UTI Mutual Fund is a SEBI-registered fund house established in 2003, with its roots going back to the 1980s under the "Unit Trust of India" banner. It is backed by five large institutional partners, including SBI, Bank of Baroda, Punjab National Bank, LIC, and T Rowe Price Group Inc. UTI Mutual Fund offers a range of investment options, including equity, debt, and hybrid funds, with varying levels of risk and return potential.

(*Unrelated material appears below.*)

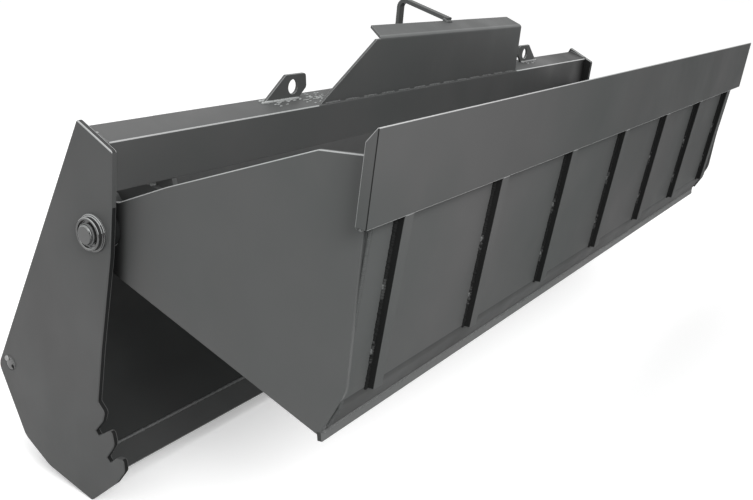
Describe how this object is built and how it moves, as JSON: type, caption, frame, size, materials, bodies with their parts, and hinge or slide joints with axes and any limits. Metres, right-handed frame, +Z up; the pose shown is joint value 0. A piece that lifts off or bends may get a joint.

Equity mutual funds, such as the UTI Equity Funds, invest in equity and equity-related instruments, aiming for higher returns over the long term. These funds are suitable for aggressive investors with a high-risk tolerance and a focus on long-term goals. The UTI Equity Funds carry moderately high to high market risk, and the fund value fluctuates with the underlying stock price changes. The performance of these funds depends on various factors, including market conditions, stock prices, interest rates, and government policies.

UTI Mutual Fund provides a diverse range of equity funds, including the UTI Transportation and Logistics Fund, UTI Infrastructure Fund, and UTI Nifty Next 50 Index Fund. These funds aim to maximise returns by investing in different company shares and sectors. The fund managers employ various strategies, such as value, growth, or growth at reasonable prices, to pick quality stocks and ensure portfolio returns meet expectations.

UTI Mutual Fund also offers debt funds, such as the UTI Liquid Fund, which falls under the Debt category, and hybrid funds that provide exposure to both equity and fixed income. The company has a large presence in India, with over 1.2 crore investor folios, and serves international clients from 35+ countries.

UTI Mutual Funds provide investors with a range of options to suit their risk appetite and investment goals. However, it is important to carefully consider the risks associated with market-linked instruments and conduct thorough research before investing.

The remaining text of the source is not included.